Judy in Kansas, where it still feels like summer. Been a bad year for farm crops, but there is hope for the milo and soy beans.

I use an Otec rotary machine for fast cleaning up silver castings and then a traditional barrel tumbler for a finer finish with ceramic triangles. 3 hours in the Otec followed by overnight in the barrel. Using steel shot in the tumbler after this gives a bright polish but obvious orange peel finish.
So for most high finish pieces I cut out the last process and polish by hand/rotary wheel with Hyfin here in the UK. This gives a very fine finish, almost as good as rouge. Hyfin is supposed to be for polishing steel but a local jewellery manufactuer put me on to it many years ago. Available from Cooksons in the UK.

There are more expensive polishing machines made by Otec which may do the job to a very high finish but beyond our budget.

Man I was looking at the Otec Mini and it’s nice. Expensive, but nice. My tumblers arrive tomorrow so I’m excited and a bit nervous about how the pieces will ultimately look. I went with two Raytech 5lb vibratory tumblers. I need more efficiency to scale so I hope this works.

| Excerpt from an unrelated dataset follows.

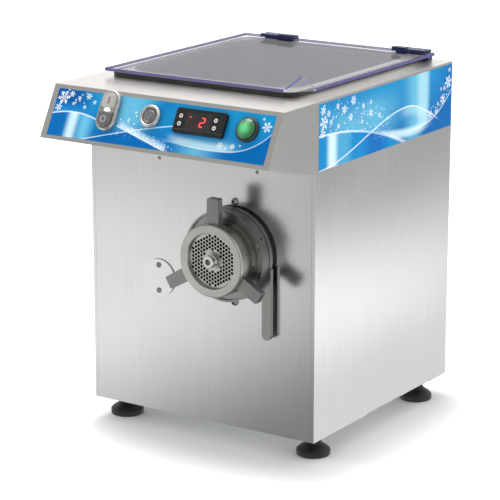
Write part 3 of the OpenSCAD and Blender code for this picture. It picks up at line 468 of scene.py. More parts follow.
def print_crystals(name, flakes, put):
    """All the crystals of one film as one piece: put turns a drawn point and a height into a place."""
    points, faces = [], []
    ink, step = 0.06, 0.004
    for x, y, reach, turn in flakes:
        for number, corners in enumerate(crystal_bars(Vector((x, y)), reach, math.radians(turn))):
            height = ink + step * (number % 5)
            add_bar(points, faces, [put(c, 0.0) for c in corners], [put(c, height) for c in corners])
    add_mesh(name, points, faces, white_ink, "cabinet")


def on_panel(point, height):
    foot = hood_tip + up_slope * film_edge * mm + Vector((point.x, 0, 0)) * mm
    return foot + up_slope * point.y * mm + slope_out * (film_thick + height) * mm


panel_flakes = [
    (-154.5, 51.5, 9.5, 8.0), (-159.0, 37.8, 5.2, 22.0), (-143.0, 57.5, 4.4, 0.0), (-137.0, 45.0, 2.6, 12.0),
    (-130.0, 53.0, 3.2, 20.0), (-116.0, 57.0, 4.6, 5.0), (-118.5, 42.0, 2.8, 17.0), (-105.0, 50.0, 3.0, 9.0),
    (157.0, 47.6, 7.0, 12.0), (97.5, 17.0, 4.8, 4.0), (115.5, 17.5, 3.8, 20.0), (126.0, 20.0, 1.8, 0.0),
    (106.0, 14.0, 1.6, 10.0), (150.0, 57.0, 2.2, 16.0), (-46.0, 33.0, 2.4, 6.0), (-38.0, 44.0, 1.8, 0.0),
]
print_crystals("panel_snow_crystals", panel_flakes, on_panel)

side_flakes = [
    (11.0, 60.0, 9.5, 6.0), (9.0, 76.0, 6.0, 20.0), (8.5, 47.0, 6.0, 12.0), (22.0, 70.0, 4.6, 0.0),
    (28.0, 58.0, 4.0, 14.0), (82.0, 77.5, 6.4, 8.0), (60.0, 69.0, 6.0, 24.0), (44.0, 76.0, 4.0, 10.0),
    (76.0, 57.0, 5.2, 3.0), (46.0, 50.0, 3.6, 18.0), (107.0, 66.0, 4.0, 9.0), (126.0, 54.0, 5.0, 15.0),
    (126.0, 68.0, 3.2, 0.0), (148.0, 47.0, 3.8, 12.0), (104.0, 46.0, 3.4, 21.0), (170.0, 40.0, 2.4, 5.0),
    (333.0, 62.0, 9.0, 10.0), (318.0, 40.0, 7.0, 22.0), (284.0, 25.0, 6.0, 4.0), (301.0, 25.5, 4.2, 16.0),
    (305.0, 36.0, 3.0, 0.0), (322.0, 55.0, 3.6, 12.0), (336.0, 78.0, 3.6, 20.0), (313.0, 55.0, 2.6, 8.0),
]
side_low, side_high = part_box("side_films")
for side, sign in (("left", -1), ("right", 1)):

    def on_side(point, height, sign=sign):
        reach = side_high.x + height * mm
        return Vector((sign * reach, side_low.y + point.x * mm, side_low.z + point.y * mm))

    print_crystals(side + "_snow_crystals", side_flakes, on_side)


# ---- Front cover disc and outside screws
# A thin brushed disc closes a service hole beside the mincing head. The disc, the head and the panels
# are held by stainless screws with round heads and a six-sided socket.

disc_low, disc_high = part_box("cover_disc")
disc_centre = ((disc_low.x + disc_high.x) / 2, (disc_low.z + disc_high.z) / 2)
disc_steel = brushed_steel("disc_steel", 0, colour(0.62, 0.625, 0.63), colour(0.78, 0.78, 0.78), 0.3)
dress(disc_steel, "cover_disc")

screw_steel = turned_steel("screw_steel", (0.0, 0.0), colour(0.26, 0.26, 0.26),
                           colour(0.4, 0.395, 0.385), 0.2)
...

[Another Judy!] Just a little miscellaneous advice. I found the ceramic Sunshine spheres to be totally useless (and they can get stuck in crevices). My old Lortone rotary tumbler has been great for the last 30 years (and still is!). As for a mirror finish, the only way I got that (on base metals) was on a wheel, using White Diamond, but I don’t bother with that anymore. I have a vibratory tumbler but mainly use it with medium-cut media to smoothe edges and leave a matte finish. I’m not trying a lot of new things these days. I wish you well in your work!
Judy Bjorkman

Thanks Judy. It brings up an interesting discussion. Is high polish an unrealistic goal to both the jewelers and the consumer? Is the demand for high polish greater than a matte finish? Maybe I should go for matte instead.

In reference to the noise of some of the tumblers, you can build sort of a box of something sound-absorbent to prop over it. Maybe set it on a piece of carpeting.